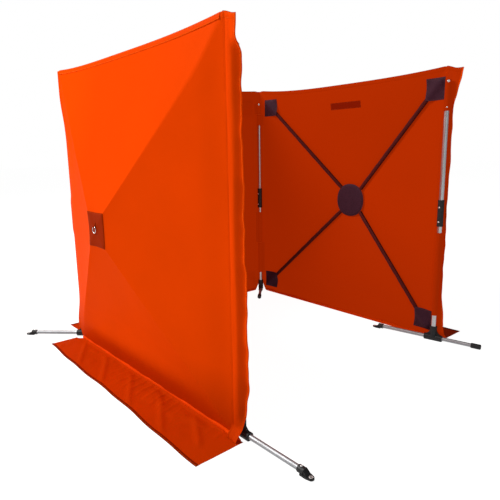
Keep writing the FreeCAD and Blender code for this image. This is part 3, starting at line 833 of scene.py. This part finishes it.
def skirt_tongue(panel, side, start, stop):
    """Cloth in the round gap beside a free pole's foot."""
    place = panel.span * side
    u = np.clip(np.linspace(place - FREE_GAP, place + FREE_GAP, 40), start, stop)
    edge = np.sqrt(np.maximum(FREE_GAP ** 2 - (u - place) ** 2, 0)) - PLANE
    h = ROOT + (np.maximum(edge, 10 * MM) + 6 * MM - ROOT) * np.linspace(0, 1, 6)[:, None]
    obj = sheet_grid(f"{panel.name}_skirt_tongue", panel.at(u, h, 0.9 * MM), UP, ["skirt"], pairs(u, h),
                     0.4 * MM)
    lifted(obj, panel, (place, FREE_GAP - PLANE + 4 * MM, 0))


WELT_END = 0.066                    # this much of a welt lies beside a pole's foot
WELT_TIP = 0.034                    # past a free pole's axis


def welt(panel):
    """The rolled fold along the foot of a panel, where the fabric turns out into its skirt."""
    roll = welt_roll(panel, f"{panel.name}_bottom_welt", WELT_END, panel.span - WELT_END, 0.0, (False, False))
    on(roll, panel.body)
    for side in (0, 1):
        free = panel.free[side]
        tip = -WELT_TIP if free else notch(panel, side)[0]
        first, last = (panel.span - WELT_END, panel.span - tip) if side else (tip, WELT_END)
        name = f"{panel.name}_welt_end" if free else f"{panel.name}_welt_corner_{side + 1}"
        end = welt_roll(panel, name, first, last, 6 * MM if free else 0.0, (not side, bool(side)))
        lifted(end, panel, (first if side else last, 0, 0))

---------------

_Objective_. Everything from the first line above through the line that contains "lifted(obj, panel, (place, FREE_GAP" should be duplicated exactly, please, and nothing beyond it.

_Result of this exercise_.
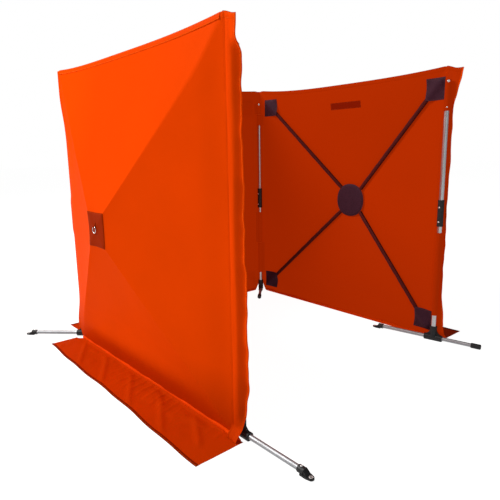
Keep writing the FreeCAD and Blender code for this image. This is part 3, starting at line 833 of scene.py. This part finishes it.
def skirt_tongue(panel, side, start, stop):
    """Cloth in the round gap beside a free pole's foot."""
    place = panel.span * side
    u = np.clip(np.linspace(place - FREE_GAP, place + FREE_GAP, 40), start, stop)
    edge = np.sqrt(np.maximum(FREE_GAP ** 2 - (u - place) ** 2, 0)) - PLANE
    h = ROOT + (np.maximum(edge, 10 * MM) + 6 * MM - ROOT) * np.linspace(0, 1, 6)[:, None]
    obj = sheet_grid(f"{panel.name}_skirt_tongue", panel.at(u, h, 0.9 * MM), UP, ["skirt"], pairs(u, h),
                     0.4 * MM)
    lifted(obj, panel, (place, FREE_GAP - PLANE + 4 * MM, 0))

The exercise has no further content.